How should asset allocation change as I move through the accumulation phase?
Early in the accumulation phase, most investors can afford a higher equity weighting to capture long-term growth. As the time horizon shortens and the goal approaches, it is prudent to gradually shift toward a more balanced or conservative allocation, reducing exposure to sharp market declines that could arrive just before withdrawals need to start.
Is it better to invest a lump sum or use dollar-cost averaging during the accumulation phase?
If you have a large sum available, investing it as a lump sum has historically produced higher returns more often than dollar-cost averaging, because markets trend upward over time. However, for regular income earners, the accumulation phase naturally involves dollar-cost averaging through periodic contributions, which helps manage psychological stress and avoids the risk of investing everything right before a downturn.
How often should I rebalance my portfolio in the accumulation phase?

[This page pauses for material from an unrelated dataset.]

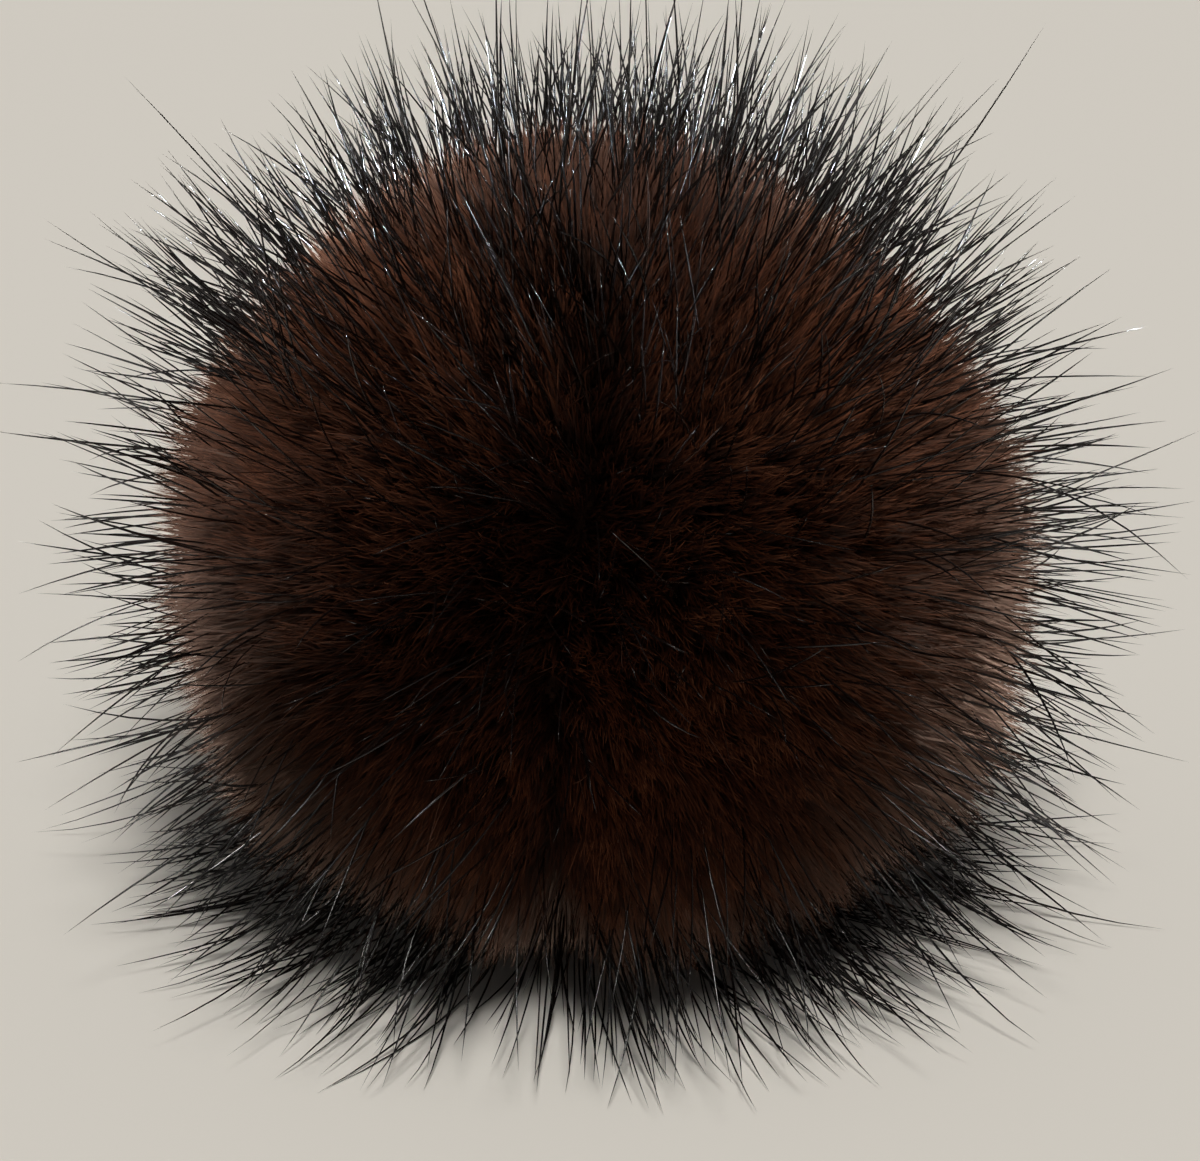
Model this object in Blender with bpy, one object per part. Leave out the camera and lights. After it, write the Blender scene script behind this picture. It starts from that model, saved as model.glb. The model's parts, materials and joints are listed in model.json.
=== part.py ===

Most accumulators benefit from rebalancing once or twice a year, or whenever an asset class drifts more than 5 to 10 percentage points from its target. More frequent rebalancing adds trading costs and may generate unnecessary tax events, while less frequent rebalancing can allow risk to drift. A systematic, calendar-based approach helps remove emotion from the decision.
Should I include alternative investments like real estate or commodities during the accumulation phase?

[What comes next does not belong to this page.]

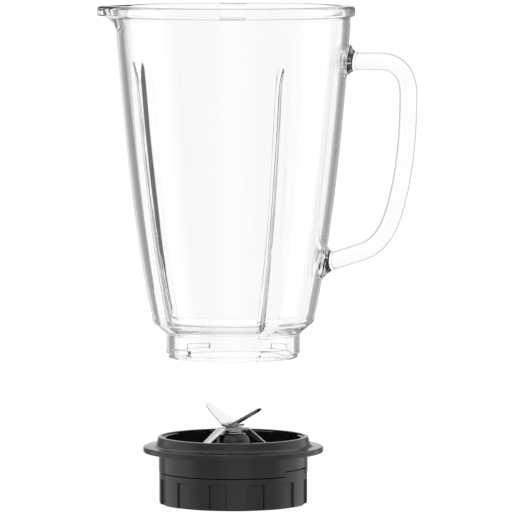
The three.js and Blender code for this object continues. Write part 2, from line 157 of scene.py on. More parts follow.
def turned(section: Array, columns: Array, shape: Shape | None = None) -> tuple[Array, Array]:
    """Carries a closed section round the axis.

    Args:
        section: (radius, height) rows in millimetres.
        columns: Azimuths in radians.
        shape: Changes radius and height at each azimuth, or None for a plain turning.

    Returns:
        Vertices in millimetres about the axis, and four-sided faces that point outwards.
    """
    rows, count = len(section), len(columns)
    azimuth = np.broadcast_to(columns, (rows, count))
    r = np.broadcast_to(section[:, :1], (rows, count)).astype(float)
    z = np.broadcast_to(section[:, 1:], (rows, count)).astype(float)
    if shape:
        r, z = shape(azimuth, r, z)
    vertices = np.stack([r * np.cos(azimuth), r * np.sin(azimuth), z], axis=-1).reshape(-1, 3)
    row, column = np.meshgrid(np.arange(rows), np.arange(count), indexing="ij")
    after, beside = (row + 1) % rows, (column + 1) % count
    faces = np.stack([row * count + column, row * count + beside, after * count + beside, after * count
        + column], -1)
    return vertices, outward(vertices, faces.reshape(-1, 4))


def spun_solid(section: Array, count: int) -> tuple[Array, list[list[int]]]:
    """Turns an open section that starts and ends on the axis into a closed solid.

    Args:
        section: (radius, height) rows whose first and last radius is 0, in millimetres.
        count: How many columns go round.

    Returns:
        Vertices in millimetres about the axis, and outward faces with a fan at each pole.
    """
    angles = np.arange(count) * TAU / count
    rings = [np.stack([r * np.cos(angles), r * np.sin(angles), np.full(count, z)], -1) for r,
        z in section[1:-1]]
    vertices = np.vstack([*rings, [[0, 0, section[0][1]], [0, 0, section[-1][1]]]])
    first, last, top = len(vertices) - 2, len(vertices) - 1, (len(rings) - 1) * count
    faces = []
    for i in range(count):
        j = (i + 1) % count
        faces += [[first, j, i], [last, top + i, top + j]]
        faces += [[k * count + i, k * count + j, (k + 1) * count + j, (k + 1) * count + i]
            for k in range(len(rings) - 1)]
    return vertices, outward(vertices, faces)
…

Alternative investments can play a supporting role in a well-diversified portfolio, but they are not essential for every accumulator. Broad equity and bond index funds already provide significant diversification. If you add real estate through REITs or direct property, ensure the total allocation stays within your risk budget and that you understand the liquidity and tax implications. Commodities may offer inflation protection but can be volatile and are best used in moderation.
What role does inflation play during the accumulation phase?
Inflation erodes the future purchasing power of your savings, which makes it crucial to invest in assets that can outpace rising prices over the long run. Equities and real estate have historically delivered returns above inflation, while cash and low-yielding bonds may lose real value. During the accumulation phase, focusing on real returns rather than nominal returns helps you build a portfolio that can sustain your lifestyle decades later.